**EXERCISE GOAL**. Below are records to be output exactly, every one of them.

**DATA FOR THIS EXERCISE**.
* START *

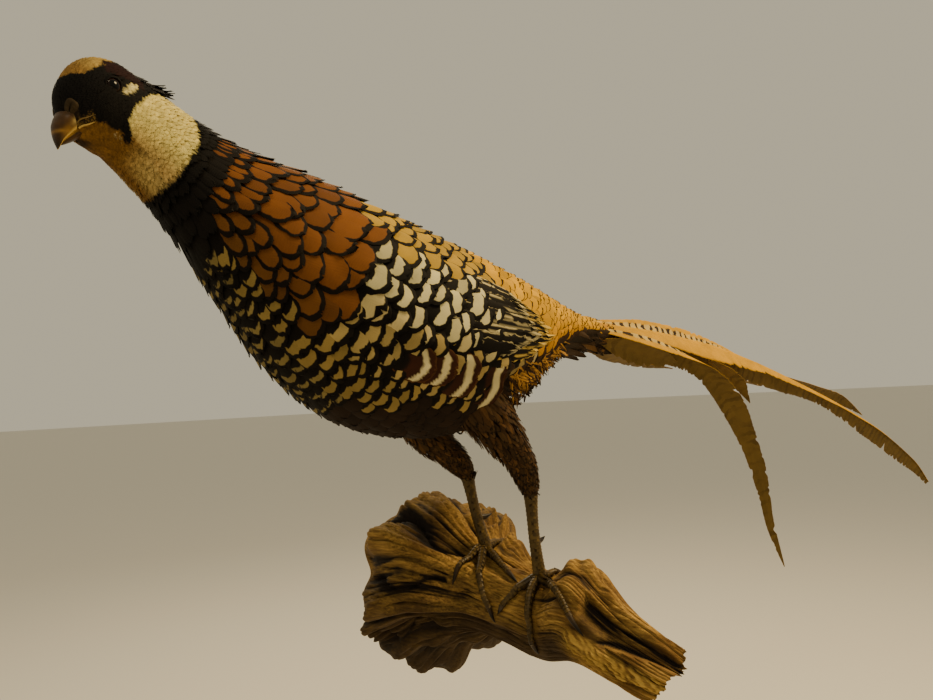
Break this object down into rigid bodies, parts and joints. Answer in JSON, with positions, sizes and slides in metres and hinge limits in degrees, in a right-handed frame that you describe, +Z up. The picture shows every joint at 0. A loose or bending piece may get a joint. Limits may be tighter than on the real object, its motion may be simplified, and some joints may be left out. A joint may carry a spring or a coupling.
{
  "type": "taxidermy pheasant",
  "caption": "Mounted long-tailed pheasant cock standing alert on a weathered driftwood root that juts from a wall, with a barred tail trailing behind.",
  "frame": {"origin": "middle of the root's flat sawn back, on the wall", "axes": "+Z up, +Y into the wall, the bird faces -X and its left side is towards -Y, the tail runs towards +X"},
  "size_m": [1.2908, 0.3207, 0.4925],
  "materials": {
    "mask_feathers": "black face feathers",
    "collar_feathers": "ivory neck feathers",
    "scaled_feathers": "golden chestnut feathers with black rims",
    "rump_feathers": "golden feathers with dark crescents",
    "wing_feathers": "cream feathers with black borders",
    "thigh_feathers": "dark brown down",
    "tail_feathers": "gold-edged barred long feathers",
    "leg_skin": "dried scaly skin",
    "claw_horn": "dark horn",
    "bill_horn": "yellow-grey horn",
    "eye_glass": "dark polished glass",
    "driftwood": "weathered grey-brown root"
  },
  "bodies": {
    "root": {"head": "mask_feathers", "nape_tuft": "mask_feathers", "neck": "collar_feathers", "trunk": "scaled_feathers", "rump": "rump_feathers", "wing_left": "wing_feathers", "wing_right": "wing_feathers", "thigh_left": "thigh_feathers", "thigh_right": "thigh_feathers", "shank_left": "leg_skin", "shank_right": "leg_skin", "foot_left": "leg_skin", "foot_right": "leg_skin", "spur_left": "claw_horn", "spur_right": "claw_horn", "claw_left_hind": "claw_horn", "claw_left_inner": "claw_horn", "claw_left_middle": "claw_horn", "claw_left_outer": "claw_horn", "claw_right_hind": "claw_horn", "claw_right_inner": "claw_horn", "claw_right_middle": "claw_horn", "claw_right_outer": "claw_horn", "bill_upper": "bill_horn", "bill_lower": "bill_horn", "eye_left": "eye_glass", "eye_right": "eye_glass", "tail_central_left": "tail_feathers", "tail_central_right": "tail_feathers", "tail_inner_left": "tail_feathers", "tail_inner_right": "tail_feathers", "tail_outer_left": "tail_feathers", "tail_outer_right": "tail_feathers", "driftwood": "driftwood"}
  },
  "joints": []
}
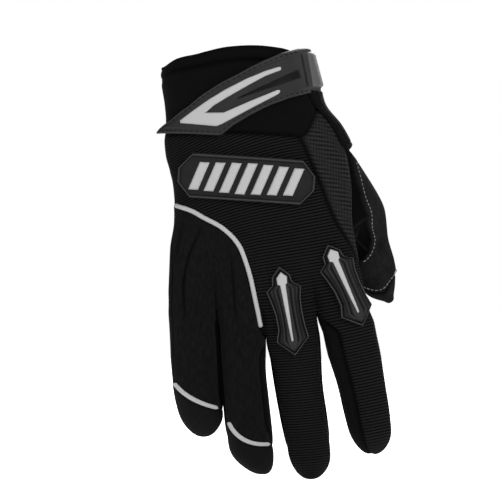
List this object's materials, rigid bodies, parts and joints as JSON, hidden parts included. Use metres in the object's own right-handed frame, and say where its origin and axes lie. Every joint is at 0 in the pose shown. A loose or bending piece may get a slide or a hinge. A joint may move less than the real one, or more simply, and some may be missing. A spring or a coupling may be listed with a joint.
{
  "type": "motocross glove",
  "caption": "Right-hand motocross glove in black fabric and suede with light rubber trim, knuckle guards and a wrist strap.",
  "frame": {"origin": "middle of the wrist opening, where the glove sits on the wrist", "axes": "+Z out of the wrist opening along the forearm, fingers towards -Z, back of the hand towards -Y, thumb towards +X"},
  "size_m": [0.1274, 0.0785, 0.2294],
  "materials": {
    "neoprene": "matte knitted neoprene",
    "ribbed_fabric": "matte ribbed stretch fabric",
    "smooth_fabric": "matte smooth stretch fabric",
    "mesh_fabric": "matte open mesh",
    "suede": "matte synthetic suede",
    "strap_rubber": "satin moulded rubber",
    "black_rubber": "satin moulded rubber",
    "light_rubber": "satin light grey rubber"
  },
  "bodies": {
    "root": {"wrist_cuff": "neoprene", "cuff_hem": "neoprene", "side_tab": "neoprene", "back_panel_ribbed": "ribbed_fabric", "back_panel_smooth": "smooth_fabric", "side_panel_little": "smooth_fabric", "side_panel_ring_outer": "smooth_fabric", "side_panel_ring_inner": "smooth_fabric", "side_panel_middle_outer": "smooth_fabric", "side_panel_middle_inner": "smooth_fabric", "side_panel_index": "smooth_fabric", "mesh_gusset": "mesh_fabric", "palm_panel": "suede", "thumb": "suede", "thumb_tip": "suede", "wrist_strap": "strap_rubber", "strap_end_block": "strap_rubber", "strap_inlay": "light_rubber", "knuckle_guard_middle": "black_rubber", "knuckle_guard_index": "black_rubber", "back_badge": "black_rubber", "guard_arrow_middle": "light_rubber", "guard_arrow_index": "light_rubber", "piping": "light_rubber", "fingertip_strip_little": "light_rubber", "fingertip_strip_ring": "light_rubber", "badge_bar_1": "light_rubber", "badge_bar_2": "light_rubber", "badge_bar_3": "light_rubber", "badge_bar_4": "light_rubber", "badge_bar_5": "light_rubber", "badge_bar_6": "light_rubber", "badge_bar_7": "light_rubber"}
  },
  "joints": []
}
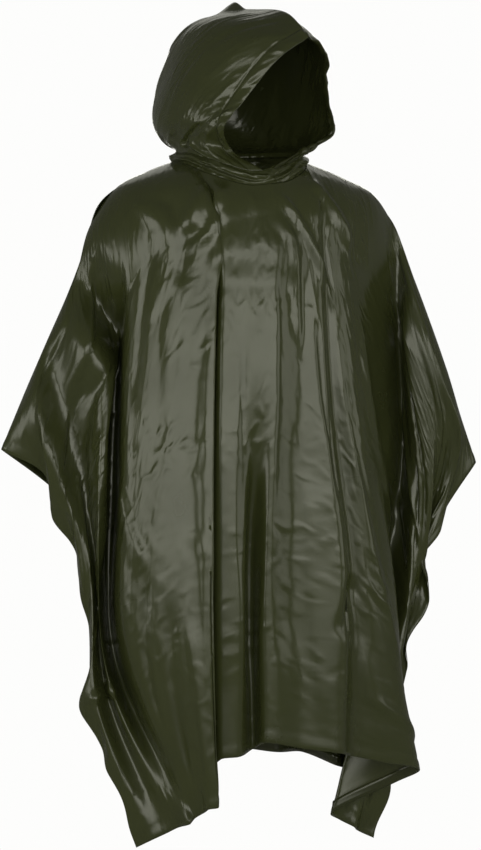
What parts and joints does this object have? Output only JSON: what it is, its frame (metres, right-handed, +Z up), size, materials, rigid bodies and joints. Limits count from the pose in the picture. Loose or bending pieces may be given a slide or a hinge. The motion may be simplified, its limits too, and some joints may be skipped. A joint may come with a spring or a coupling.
{
  "type": "hooded rain poncho",
  "caption": "Hooded rain poncho in thin glossy olive film, worn form: draped front and back, open sides, gathered neck, roomy hood.",
  "frame": {"origin": "middle of the neck on the line of the shoulders, where the wearer's shoulders hold the garment up", "axes": "+Z up, the garment faces -Y, the wearer's left hand is on +X"},
  "size_m": [0.8358, 0.3817, 1.4376],
  "materials": {
    "pvc_film": "thin calendered PVC film, olive green, soft satin gloss with crinkles",
    "gathered_film": "the same film gathered and crumpled at the neck",
    "welded_hem": "film turned once and welded, slightly darker and stiffer"
  },
  "bodies": {
    "root": {"body_front": "pvc_film", "body_back": "pvc_film", "hood_left": "pvc_film", "hood_right": "pvc_film", "neck_band": "gathered_film", "brim_casing_left": "welded_hem", "brim_casing_right": "welded_hem", "hem_front": "welded_hem", "hem_back": "welded_hem", "side_hem_front_right": "welded_hem", "side_hem_front_left": "welded_hem", "side_hem_back_right": "welded_hem", "side_hem_back_left": "welded_hem"}
  },
  "joints": []
}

* END *

**SOLUTION TO THE PROBLEM**.
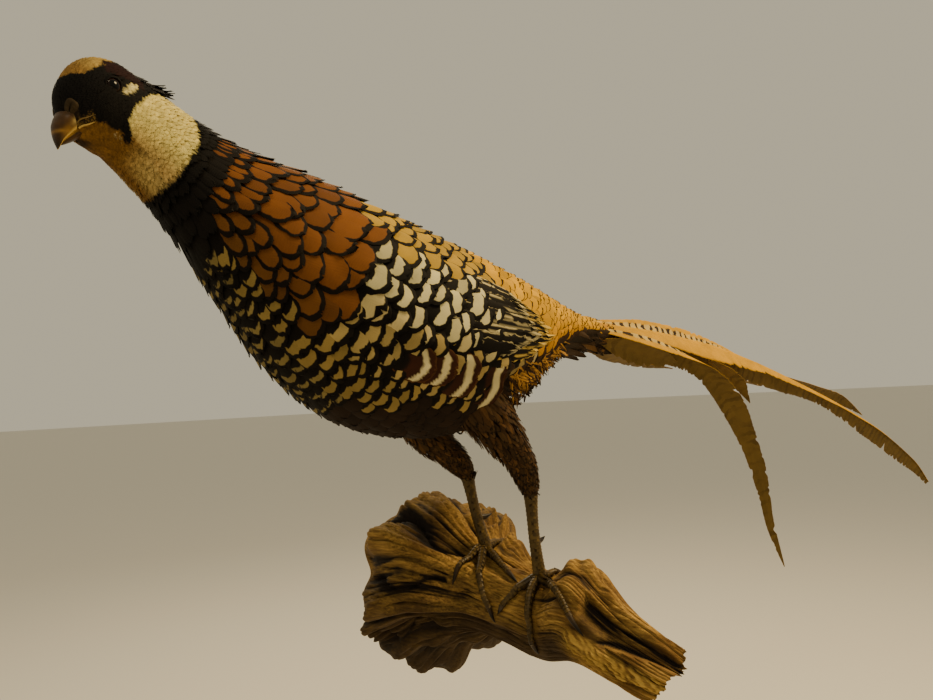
Break this object down into rigid bodies, parts and joints. Answer in JSON, with positions, sizes and slides in metres and hinge limits in degrees, in a right-handed frame that you describe, +Z up. The picture shows every joint at 0. A loose or bending piece may get a joint. Limits may be tighter than on the real object, its motion may be simplified, and some joints may be left out. A joint may carry a spring or a coupling.
{
  "type": "taxidermy pheasant",
  "caption": "Mounted long-tailed pheasant cock standing alert on a weathered driftwood root that juts from a wall, with a barred tail trailing behind.",
  "frame": {"origin": "middle of the root's flat sawn back, on the wall", "axes": "+Z up, +Y into the wall, the bird faces -X and its left side is towards -Y, the tail runs towards +X"},
  "size_m": [1.2908, 0.3207, 0.4925],
  "materials": {
    "mask_feathers": "black face feathers",
    "collar_feathers": "ivory neck feathers",
    "scaled_feathers": "golden chestnut feathers with black rims",
    "rump_feathers": "golden feathers with dark crescents",
    "wing_feathers": "cream feathers with black borders",
    "thigh_feathers": "dark brown down",
    "tail_feathers": "gold-edged barred long feathers",
    "leg_skin": "dried scaly skin",
    "claw_horn": "dark horn",
    "bill_horn": "yellow-grey horn",
    "eye_glass": "dark polished glass",
    "driftwood": "weathered grey-brown root"
  },
  "bodies": {
    "root": {"head": "mask_feathers", "nape_tuft": "mask_feathers", "neck": "collar_feathers", "trunk": "scaled_feathers", "rump": "rump_feathers", "wing_left": "wing_feathers", "wing_right": "wing_feathers", "thigh_left": "thigh_feathers", "thigh_right": "thigh_feathers", "shank_left": "leg_skin", "shank_right": "leg_skin", "foot_left": "leg_skin", "foot_right": "leg_skin", "spur_left": "claw_horn", "spur_right": "claw_horn", "claw_left_hind": "claw_horn", "claw_left_inner": "claw_horn", "claw_left_middle": "claw_horn", "claw_left_outer": "claw_horn", "claw_right_hind": "claw_horn", "claw_right_inner": "claw_horn", "claw_right_middle": "claw_horn", "claw_right_outer": "claw_horn", "bill_upper": "bill_horn", "bill_lower": "bill_horn", "eye_left": "eye_glass", "eye_right": "eye_glass", "tail_central_left": "tail_feathers", "tail_central_right": "tail_feathers", "tail_inner_left": "tail_feathers", "tail_inner_right": "tail_feathers", "tail_outer_left": "tail_feathers", "tail_outer_right": "tail_feathers", "driftwood": "driftwood"}
  },
  "joints": []
}
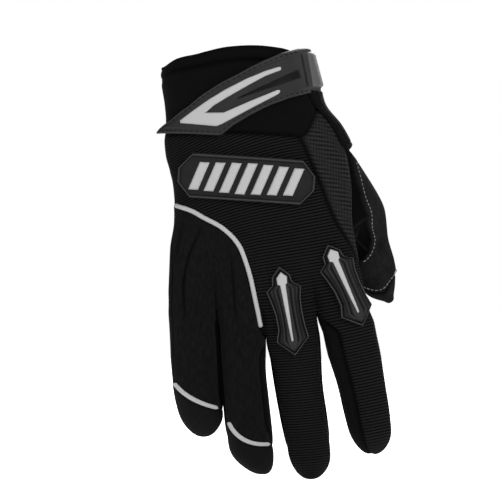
List this object's materials, rigid bodies, parts and joints as JSON, hidden parts included. Use metres in the object's own right-handed frame, and say where its origin and axes lie. Every joint is at 0 in the pose shown. A loose or bending piece may get a slide or a hinge. A joint may move less than the real one, or more simply, and some may be missing. A spring or a coupling may be listed with a joint.
{
  "type": "motocross glove",
  "caption": "Right-hand motocross glove in black fabric and suede with light rubber trim, knuckle guards and a wrist strap.",
  "frame": {"origin": "middle of the wrist opening, where the glove sits on the wrist", "axes": "+Z out of the wrist opening along the forearm, fingers towards -Z, back of the hand towards -Y, thumb towards +X"},
  "size_m": [0.1274, 0.0785, 0.2294],
  "materials": {
    "neoprene": "matte knitted neoprene",
    "ribbed_fabric": "matte ribbed stretch fabric",
    "smooth_fabric": "matte smooth stretch fabric",
    "mesh_fabric": "matte open mesh",
    "suede": "matte synthetic suede",
    "strap_rubber": "satin moulded rubber",
    "black_rubber": "satin moulded rubber",
    "light_rubber": "satin light grey rubber"
  },
  "bodies": {
    "root": {"wrist_cuff": "neoprene", "cuff_hem": "neoprene", "side_tab": "neoprene", "back_panel_ribbed": "ribbed_fabric", "back_panel_smooth": "smooth_fabric", "side_panel_little": "smooth_fabric", "side_panel_ring_outer": "smooth_fabric", "side_panel_ring_inner": "smooth_fabric", "side_panel_middle_outer": "smooth_fabric", "side_panel_middle_inner": "smooth_fabric", "side_panel_index": "smooth_fabric", "mesh_gusset": "mesh_fabric", "palm_panel": "suede", "thumb": "suede", "thumb_tip": "suede", "wrist_strap": "strap_rubber", "strap_end_block": "strap_rubber", "strap_inlay": "light_rubber", "knuckle_guard_middle": "black_rubber", "knuckle_guard_index": "black_rubber", "back_badge": "black_rubber", "guard_arrow_middle": "light_rubber", "guard_arrow_index": "light_rubber", "piping": "light_rubber", "fingertip_strip_little": "light_rubber", "fingertip_strip_ring": "light_rubber", "badge_bar_1": "light_rubber", "badge_bar_2": "light_rubber", "badge_bar_3": "light_rubber", "badge_bar_4": "light_rubber", "badge_bar_5": "light_rubber", "badge_bar_6": "light_rubber", "badge_bar_7": "light_rubber"}
  },
  "joints": []
}
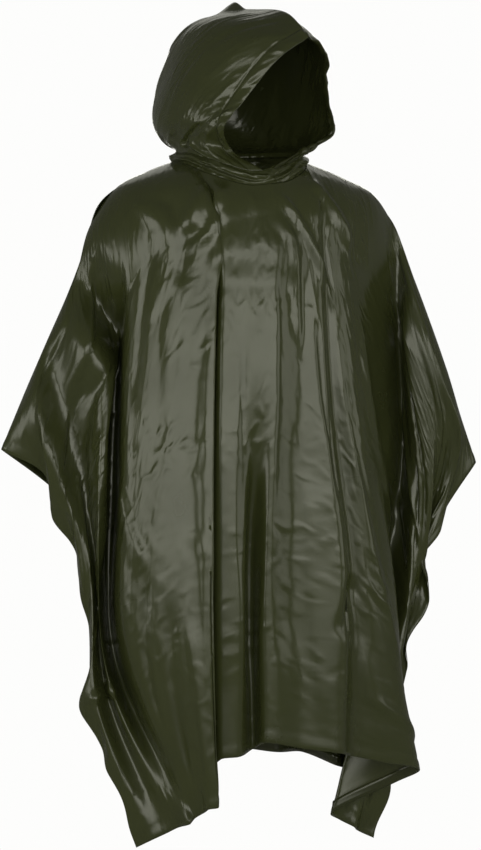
What parts and joints does this object have? Output only JSON: what it is, its frame (metres, right-handed, +Z up), size, materials, rigid bodies and joints. Limits count from the pose in the picture. Loose or bending pieces may be given a slide or a hinge. The motion may be simplified, its limits too, and some joints may be skipped. A joint may come with a spring or a coupling.
{
  "type": "hooded rain poncho",
  "caption": "Hooded rain poncho in thin glossy olive film, worn form: draped front and back, open sides, gathered neck, roomy hood.",
  "frame": {"origin": "middle of the neck on the line of the shoulders, where the wearer's shoulders hold the garment up", "axes": "+Z up, the garment faces -Y, the wearer's left hand is on +X"},
  "size_m": [0.8358, 0.3817, 1.4376],
  "materials": {
    "pvc_film": "thin calendered PVC film, olive green, soft satin gloss with crinkles",
    "gathered_film": "the same film gathered and crumpled at the neck",
    "welded_hem": "film turned once and welded, slightly darker and stiffer"
  },
  "bodies": {
    "root": {"body_front": "pvc_film", "body_back": "pvc_film", "hood_left": "pvc_film", "hood_right": "pvc_film", "neck_band": "gathered_film", "brim_casing_left": "welded_hem", "brim_casing_right": "welded_hem", "hem_front": "welded_hem", "hem_back": "welded_hem", "side_hem_front_right": "welded_hem", "side_hem_front_left": "welded_hem", "side_hem_back_right": "welded_hem", "side_hem_back_left": "welded_hem"}
  },
  "joints": []
}